WRITTEN TASK: List, from the lines below, each one with "scene" in it.

-- Start of DATASET EXTRACT --

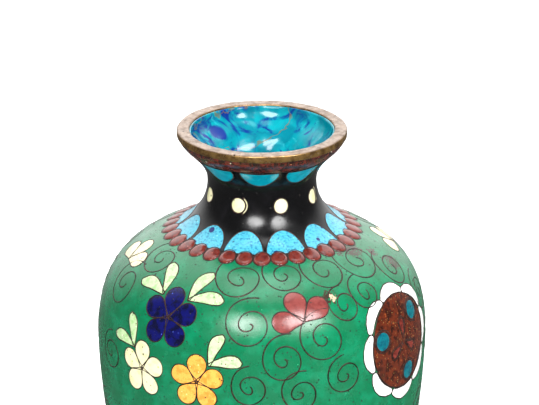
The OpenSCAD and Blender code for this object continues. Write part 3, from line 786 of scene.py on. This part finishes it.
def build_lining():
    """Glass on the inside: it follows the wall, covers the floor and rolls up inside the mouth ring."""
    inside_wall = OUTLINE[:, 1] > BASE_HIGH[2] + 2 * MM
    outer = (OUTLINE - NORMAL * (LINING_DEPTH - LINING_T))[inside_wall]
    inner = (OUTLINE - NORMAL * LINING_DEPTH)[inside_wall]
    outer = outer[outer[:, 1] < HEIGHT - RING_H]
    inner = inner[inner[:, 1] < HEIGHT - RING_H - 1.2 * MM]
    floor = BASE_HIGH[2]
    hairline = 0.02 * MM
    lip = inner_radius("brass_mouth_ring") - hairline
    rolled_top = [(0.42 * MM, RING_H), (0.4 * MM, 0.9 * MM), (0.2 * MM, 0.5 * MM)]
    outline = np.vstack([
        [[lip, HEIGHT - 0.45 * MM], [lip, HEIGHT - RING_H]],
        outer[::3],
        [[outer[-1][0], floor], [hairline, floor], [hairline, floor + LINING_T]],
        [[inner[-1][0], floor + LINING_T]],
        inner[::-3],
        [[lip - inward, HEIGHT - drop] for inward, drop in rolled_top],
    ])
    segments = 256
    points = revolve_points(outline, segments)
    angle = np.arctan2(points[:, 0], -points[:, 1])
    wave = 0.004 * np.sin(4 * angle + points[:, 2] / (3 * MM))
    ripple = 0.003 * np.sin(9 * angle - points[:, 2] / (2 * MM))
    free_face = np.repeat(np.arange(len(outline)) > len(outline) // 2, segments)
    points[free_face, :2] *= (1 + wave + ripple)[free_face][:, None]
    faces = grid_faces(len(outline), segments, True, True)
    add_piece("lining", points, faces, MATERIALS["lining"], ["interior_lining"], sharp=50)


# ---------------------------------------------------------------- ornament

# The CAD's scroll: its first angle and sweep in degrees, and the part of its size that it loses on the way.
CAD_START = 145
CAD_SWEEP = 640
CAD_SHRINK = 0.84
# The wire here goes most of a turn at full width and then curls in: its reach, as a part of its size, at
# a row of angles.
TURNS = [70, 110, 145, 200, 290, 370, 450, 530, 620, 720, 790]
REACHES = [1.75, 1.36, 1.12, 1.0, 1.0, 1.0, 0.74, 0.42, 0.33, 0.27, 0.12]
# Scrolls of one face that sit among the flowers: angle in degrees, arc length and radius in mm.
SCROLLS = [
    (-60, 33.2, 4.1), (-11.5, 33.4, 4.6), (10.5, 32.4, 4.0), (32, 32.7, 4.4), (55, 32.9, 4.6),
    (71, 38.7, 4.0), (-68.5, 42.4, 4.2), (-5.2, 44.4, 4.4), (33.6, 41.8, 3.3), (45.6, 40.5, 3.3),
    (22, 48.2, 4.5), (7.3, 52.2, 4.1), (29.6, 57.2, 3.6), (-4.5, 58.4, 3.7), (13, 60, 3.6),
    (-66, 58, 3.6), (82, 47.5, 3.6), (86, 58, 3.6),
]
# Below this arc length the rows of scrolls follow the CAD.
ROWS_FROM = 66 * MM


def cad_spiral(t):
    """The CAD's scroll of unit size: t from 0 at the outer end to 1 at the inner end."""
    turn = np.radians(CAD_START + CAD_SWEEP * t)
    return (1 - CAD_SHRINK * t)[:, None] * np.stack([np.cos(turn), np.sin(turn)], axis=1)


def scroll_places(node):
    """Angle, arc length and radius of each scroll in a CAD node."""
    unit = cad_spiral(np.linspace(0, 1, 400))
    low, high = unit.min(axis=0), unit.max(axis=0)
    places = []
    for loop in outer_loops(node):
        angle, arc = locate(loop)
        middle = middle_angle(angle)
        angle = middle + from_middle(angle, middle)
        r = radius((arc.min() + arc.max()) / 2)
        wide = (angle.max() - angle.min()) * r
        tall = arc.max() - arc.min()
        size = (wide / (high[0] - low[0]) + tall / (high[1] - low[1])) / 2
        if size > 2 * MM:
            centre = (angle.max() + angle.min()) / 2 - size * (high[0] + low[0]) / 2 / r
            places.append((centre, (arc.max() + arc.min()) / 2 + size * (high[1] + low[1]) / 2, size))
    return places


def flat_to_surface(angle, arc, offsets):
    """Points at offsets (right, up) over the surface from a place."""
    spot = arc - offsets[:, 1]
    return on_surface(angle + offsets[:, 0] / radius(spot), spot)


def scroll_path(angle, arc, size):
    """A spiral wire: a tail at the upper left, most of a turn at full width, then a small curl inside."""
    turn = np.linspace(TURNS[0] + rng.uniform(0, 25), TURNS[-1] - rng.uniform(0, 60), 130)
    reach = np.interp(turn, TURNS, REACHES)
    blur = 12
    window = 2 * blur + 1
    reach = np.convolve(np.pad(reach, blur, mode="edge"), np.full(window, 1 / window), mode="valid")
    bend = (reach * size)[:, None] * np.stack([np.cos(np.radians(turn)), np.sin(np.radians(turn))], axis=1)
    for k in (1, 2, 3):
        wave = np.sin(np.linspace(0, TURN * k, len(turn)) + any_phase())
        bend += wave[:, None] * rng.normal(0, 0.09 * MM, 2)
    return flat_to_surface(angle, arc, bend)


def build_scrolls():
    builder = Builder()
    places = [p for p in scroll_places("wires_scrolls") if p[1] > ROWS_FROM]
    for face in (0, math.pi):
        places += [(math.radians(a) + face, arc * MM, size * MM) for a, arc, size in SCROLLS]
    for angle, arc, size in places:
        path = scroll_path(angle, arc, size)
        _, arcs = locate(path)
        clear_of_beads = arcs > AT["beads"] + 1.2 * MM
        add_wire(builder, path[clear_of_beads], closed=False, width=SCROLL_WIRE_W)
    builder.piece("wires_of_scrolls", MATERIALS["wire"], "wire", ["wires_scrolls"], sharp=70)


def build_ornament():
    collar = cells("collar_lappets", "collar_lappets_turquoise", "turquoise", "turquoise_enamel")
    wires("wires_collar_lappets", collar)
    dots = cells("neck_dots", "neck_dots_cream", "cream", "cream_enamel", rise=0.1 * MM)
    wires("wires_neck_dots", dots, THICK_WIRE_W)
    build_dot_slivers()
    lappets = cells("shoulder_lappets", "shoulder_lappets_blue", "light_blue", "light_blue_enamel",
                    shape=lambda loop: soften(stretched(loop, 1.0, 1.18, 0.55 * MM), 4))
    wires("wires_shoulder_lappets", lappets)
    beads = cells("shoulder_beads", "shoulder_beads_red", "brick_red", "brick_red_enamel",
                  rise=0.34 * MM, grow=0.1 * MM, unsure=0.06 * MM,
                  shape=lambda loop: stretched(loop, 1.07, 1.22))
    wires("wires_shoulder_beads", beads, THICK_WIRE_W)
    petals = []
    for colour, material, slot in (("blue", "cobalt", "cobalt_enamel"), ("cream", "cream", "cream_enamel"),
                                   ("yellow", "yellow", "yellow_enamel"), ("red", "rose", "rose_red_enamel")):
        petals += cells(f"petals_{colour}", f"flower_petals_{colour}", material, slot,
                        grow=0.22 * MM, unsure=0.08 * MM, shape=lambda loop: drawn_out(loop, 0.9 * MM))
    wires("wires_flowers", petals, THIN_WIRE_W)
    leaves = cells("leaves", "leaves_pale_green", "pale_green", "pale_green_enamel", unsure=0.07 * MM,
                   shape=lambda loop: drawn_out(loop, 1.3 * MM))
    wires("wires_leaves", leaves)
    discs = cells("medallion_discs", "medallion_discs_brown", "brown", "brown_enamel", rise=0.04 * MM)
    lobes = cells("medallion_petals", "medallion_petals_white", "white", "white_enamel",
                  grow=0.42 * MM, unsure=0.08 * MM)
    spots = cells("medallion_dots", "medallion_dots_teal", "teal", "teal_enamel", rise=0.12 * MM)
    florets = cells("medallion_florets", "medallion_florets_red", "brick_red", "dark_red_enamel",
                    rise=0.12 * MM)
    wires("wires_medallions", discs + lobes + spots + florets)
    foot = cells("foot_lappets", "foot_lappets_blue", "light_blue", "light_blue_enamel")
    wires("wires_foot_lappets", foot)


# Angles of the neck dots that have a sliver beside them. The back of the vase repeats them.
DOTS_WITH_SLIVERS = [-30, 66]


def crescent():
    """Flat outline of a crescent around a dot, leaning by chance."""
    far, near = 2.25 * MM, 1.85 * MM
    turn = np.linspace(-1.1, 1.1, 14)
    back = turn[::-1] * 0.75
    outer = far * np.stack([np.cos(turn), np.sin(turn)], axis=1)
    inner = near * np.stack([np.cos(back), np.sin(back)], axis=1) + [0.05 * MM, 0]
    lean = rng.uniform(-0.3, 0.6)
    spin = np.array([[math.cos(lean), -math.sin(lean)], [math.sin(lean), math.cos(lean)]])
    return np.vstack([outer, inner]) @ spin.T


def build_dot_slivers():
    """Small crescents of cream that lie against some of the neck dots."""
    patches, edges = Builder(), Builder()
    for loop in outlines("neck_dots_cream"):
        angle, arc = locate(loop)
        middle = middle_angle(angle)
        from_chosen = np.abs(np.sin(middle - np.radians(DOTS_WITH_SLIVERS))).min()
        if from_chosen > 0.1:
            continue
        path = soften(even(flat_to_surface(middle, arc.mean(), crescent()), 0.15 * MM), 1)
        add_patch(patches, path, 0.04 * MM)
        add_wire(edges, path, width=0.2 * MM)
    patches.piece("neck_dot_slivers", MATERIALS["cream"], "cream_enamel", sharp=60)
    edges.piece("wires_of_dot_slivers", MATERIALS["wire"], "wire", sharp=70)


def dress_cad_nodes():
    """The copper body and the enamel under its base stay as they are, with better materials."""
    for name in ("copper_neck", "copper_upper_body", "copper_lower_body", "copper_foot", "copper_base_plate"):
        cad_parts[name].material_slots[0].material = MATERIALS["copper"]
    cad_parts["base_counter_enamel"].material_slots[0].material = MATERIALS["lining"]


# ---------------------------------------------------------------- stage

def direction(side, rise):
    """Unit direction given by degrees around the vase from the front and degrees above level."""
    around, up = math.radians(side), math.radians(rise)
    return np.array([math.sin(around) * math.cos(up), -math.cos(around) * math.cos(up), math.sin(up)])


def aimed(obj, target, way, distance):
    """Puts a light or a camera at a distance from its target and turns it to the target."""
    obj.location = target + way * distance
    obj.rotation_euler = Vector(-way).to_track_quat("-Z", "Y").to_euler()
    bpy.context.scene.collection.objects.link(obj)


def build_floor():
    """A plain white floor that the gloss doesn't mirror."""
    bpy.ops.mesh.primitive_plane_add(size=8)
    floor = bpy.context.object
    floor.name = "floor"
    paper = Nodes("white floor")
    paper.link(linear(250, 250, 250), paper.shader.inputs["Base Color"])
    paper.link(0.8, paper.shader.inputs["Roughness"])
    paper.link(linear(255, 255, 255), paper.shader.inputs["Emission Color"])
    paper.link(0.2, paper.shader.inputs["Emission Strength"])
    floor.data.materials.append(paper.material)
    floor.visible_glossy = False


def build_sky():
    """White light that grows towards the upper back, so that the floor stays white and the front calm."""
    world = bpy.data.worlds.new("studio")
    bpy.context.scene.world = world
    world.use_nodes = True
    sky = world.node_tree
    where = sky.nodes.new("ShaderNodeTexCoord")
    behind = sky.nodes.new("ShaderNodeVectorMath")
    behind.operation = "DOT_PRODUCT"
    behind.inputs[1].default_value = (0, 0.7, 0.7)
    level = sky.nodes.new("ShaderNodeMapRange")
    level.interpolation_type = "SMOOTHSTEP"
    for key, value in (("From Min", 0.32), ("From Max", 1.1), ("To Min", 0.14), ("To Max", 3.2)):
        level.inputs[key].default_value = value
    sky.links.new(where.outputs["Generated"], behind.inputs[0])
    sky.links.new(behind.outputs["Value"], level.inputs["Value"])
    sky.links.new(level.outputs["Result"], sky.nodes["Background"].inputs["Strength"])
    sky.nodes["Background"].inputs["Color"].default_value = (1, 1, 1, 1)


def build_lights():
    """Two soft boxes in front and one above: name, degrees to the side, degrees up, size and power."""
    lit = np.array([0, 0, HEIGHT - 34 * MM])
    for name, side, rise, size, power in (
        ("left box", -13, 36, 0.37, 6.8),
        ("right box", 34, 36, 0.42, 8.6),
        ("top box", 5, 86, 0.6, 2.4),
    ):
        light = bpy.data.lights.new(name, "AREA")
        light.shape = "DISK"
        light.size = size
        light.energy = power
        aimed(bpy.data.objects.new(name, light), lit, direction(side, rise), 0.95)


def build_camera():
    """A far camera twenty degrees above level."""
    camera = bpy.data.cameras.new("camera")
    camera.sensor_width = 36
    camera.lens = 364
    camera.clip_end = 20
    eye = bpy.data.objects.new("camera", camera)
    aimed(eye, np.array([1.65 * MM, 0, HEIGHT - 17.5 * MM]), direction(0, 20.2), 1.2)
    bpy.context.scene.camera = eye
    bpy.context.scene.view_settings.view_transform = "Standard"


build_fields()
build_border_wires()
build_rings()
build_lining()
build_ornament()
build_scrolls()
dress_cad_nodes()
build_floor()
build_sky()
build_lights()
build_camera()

-- End of DATASET EXTRACT --

SOLVED PROBLEM:
The OpenSCAD and Blender code for this object continues. Write part 3, from line 786 of scene.py on. This part finishes it.
    bpy.context.scene.collection.objects.link(obj)
    bpy.context.scene.world = world
    bpy.context.scene.camera = eye
    bpy.context.scene.view_settings.view_transform = "Standard"